The libstdc++exp.a library now includes all symbols for the Filesystem TS and the experimental symbols for the C++23 std::stacktrace class, so -lstdc++exp can be used instead of -lstdc++fs. The libstdc++_libbacktrace.a library is not longer installed. Improved experimental support for C++20, C++23, and C++26. Updated parallel algorithms that are compatible with oneTBB.
↫ GCC 14.1 release announcement
GCC 14.1 is available for download, of course, but most of us will get it once it hits our distribution’s package repositories.
>>> … the new features are not exactly something I, someone who doesn’t program, can properly parse….
>>> The C frontend when targeting standards newer than C89 now considers many non-standard constructs as errors that were previously only warnings.
Consider the following scenario. You have code that is written with some non-standard construct.

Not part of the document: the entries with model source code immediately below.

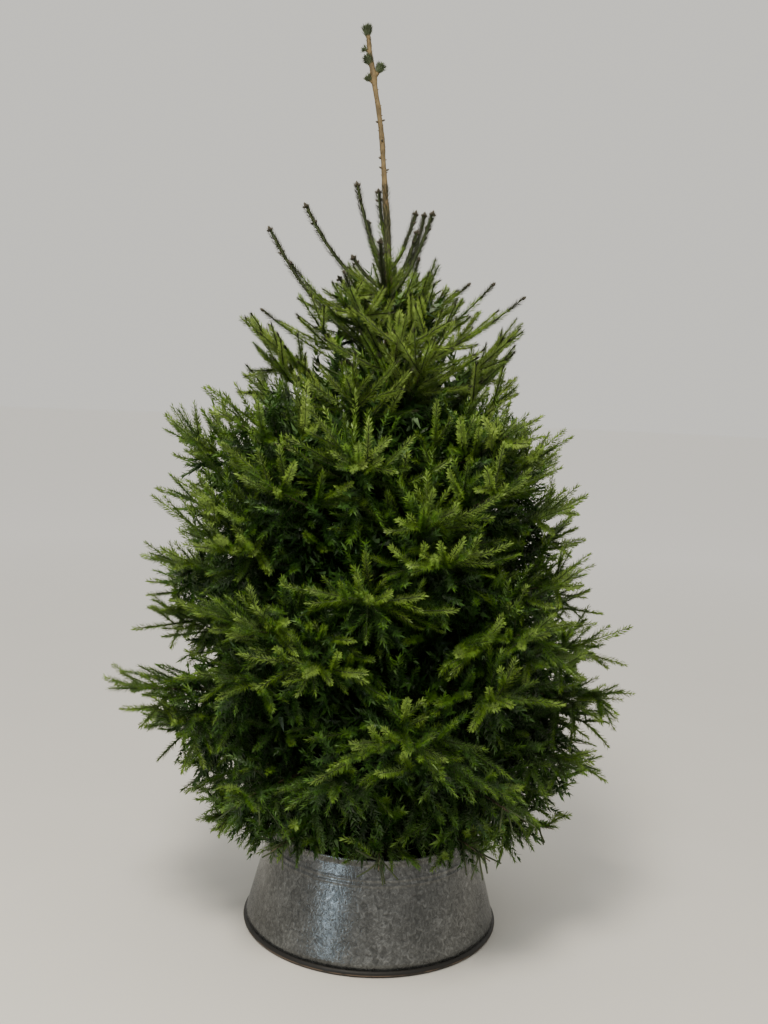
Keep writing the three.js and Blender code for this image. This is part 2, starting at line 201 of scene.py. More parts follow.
def lamp(name, place, aim, size, power, colour):
    """A soft oval lamp that faces its aim and doesn't show itself."""
    data = bpy.data.lights.new(name, "AREA")
    data.shape, data.energy, data.color = "ELLIPSE", power, colour
    data.size, data.size_y = size
    light = bpy.data.objects.new(name, data)
    light.visible_camera = False
    light.location = place
    light.rotation_mode = "QUATERNION"
    light.rotation_quaternion = (Vector(aim) - Vector(place)).to_track_quat("-Z", "Y")
    bpy.context.scene.collection.objects.link(light)


lamp("ceiling_lamp", (-0.5, -1.9, 3.3), (0, 0, 0.9), (0.9, 0.9), 140, (1.0, 0.93, 0.80))
lamp("gleam_lamp", (-1.72, -2.45, 0.45), (0, 0, 0.10), (0.085, 0.9), 11.5, (0.62, 0.82, 1.0))


# Base plate, socket and clamp screws: the plain holder that grips the cut butt, out of sight
# inside the stand. Sheet and tube steel, welded, painted black and lightly scuffed.
steel = Finish("black_steel", Metallic=0.3)
scuff = steel.grain(35.0, 6.0)
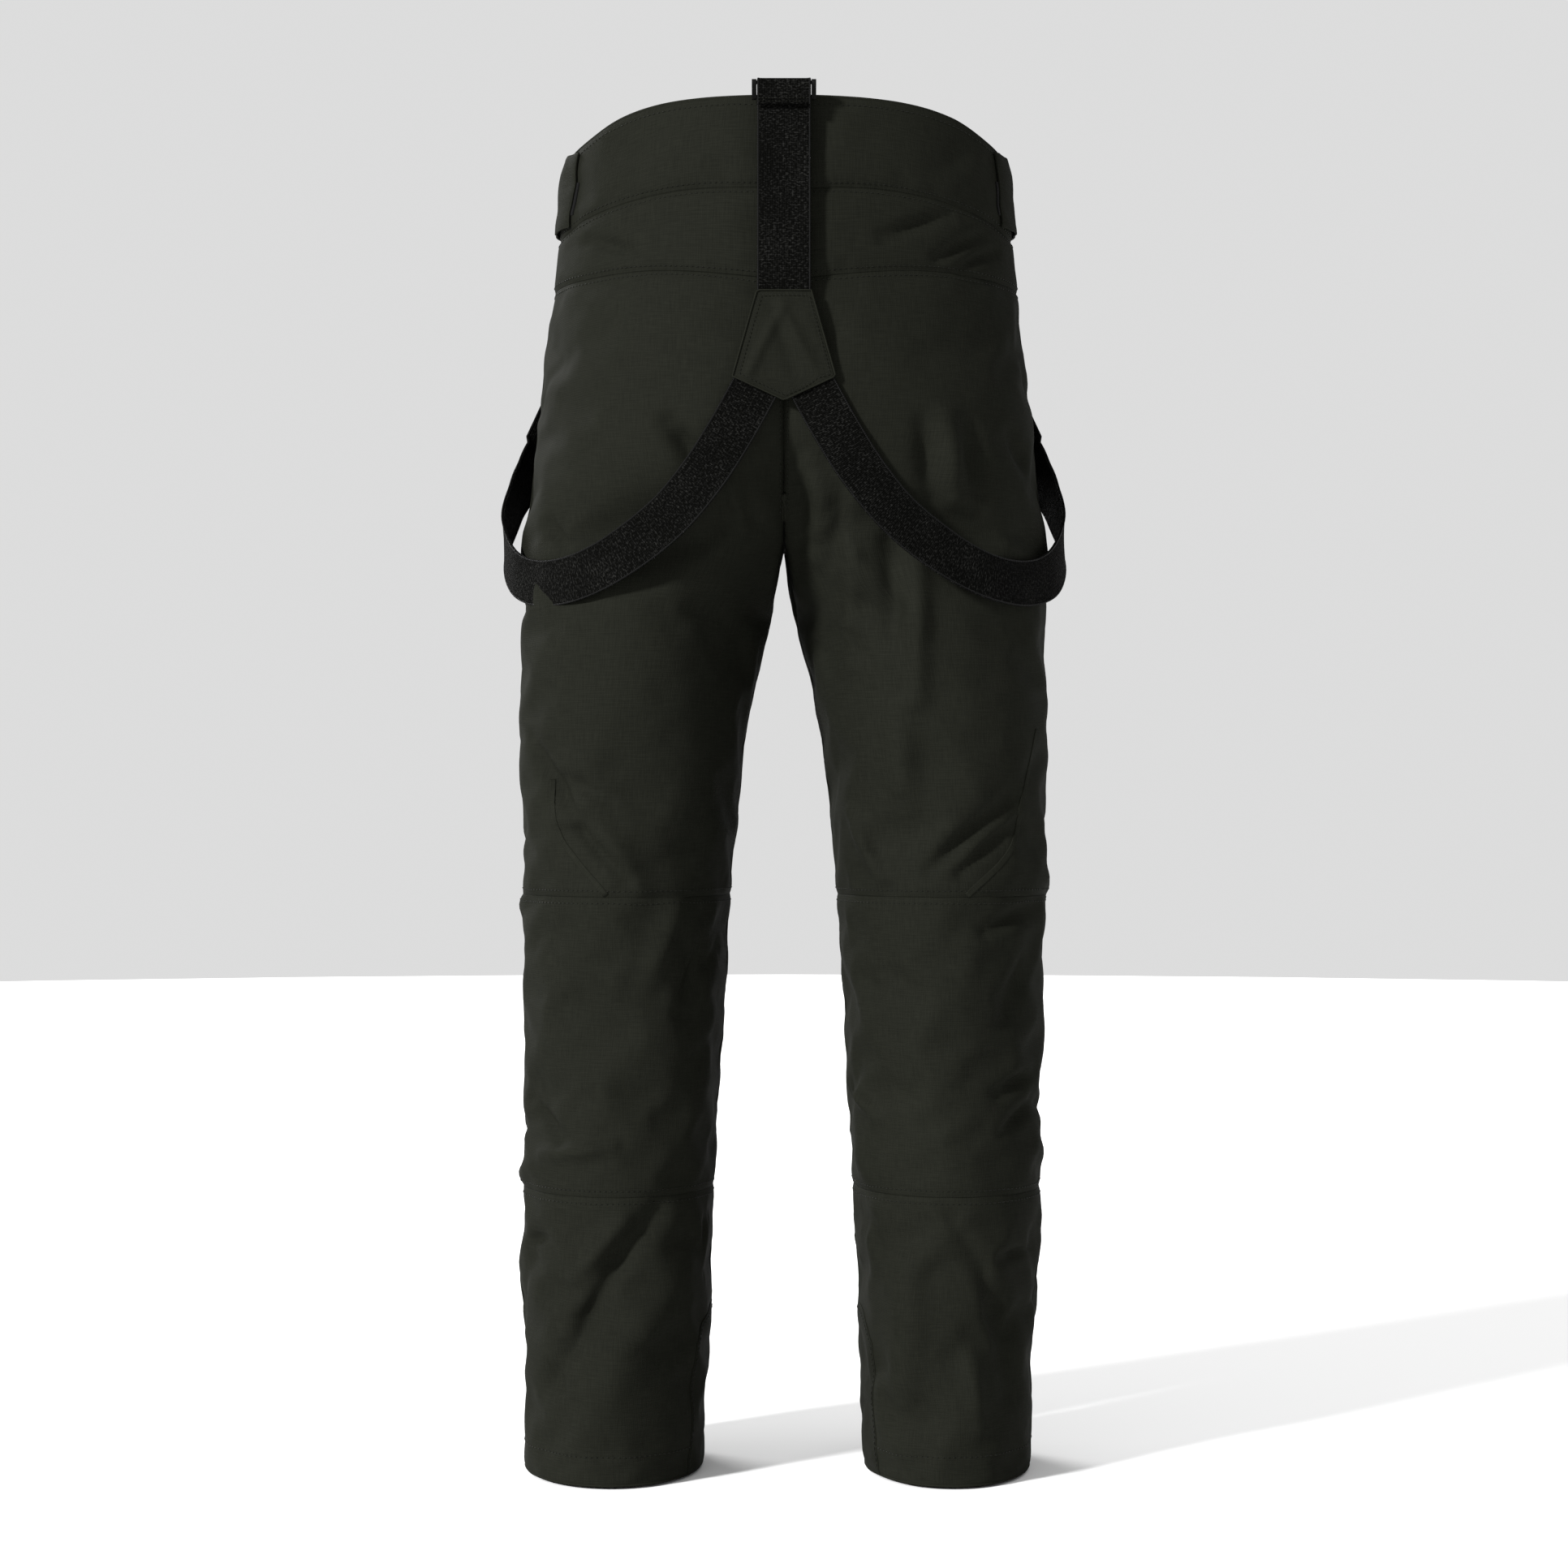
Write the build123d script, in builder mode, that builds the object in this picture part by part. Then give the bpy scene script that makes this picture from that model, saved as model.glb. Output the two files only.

You build it with gcc version N, get warning, run some tests, publish it. Now, you want to upgrade
your compiler to the new version 14.1. You cannot do this transparently because the build process
fails. You have basically two options: re-write the block with those non-standard stuff, or remain with
the existing compiler version.
The one and only toolchain.
I’m glad to see an important FOSS program progressing. 🙂
The C frontend when targeting standards newer than C89 now considers many non-standard constructs as errors that were previously only warnings
This is nice. 🙂 Clean up the garden!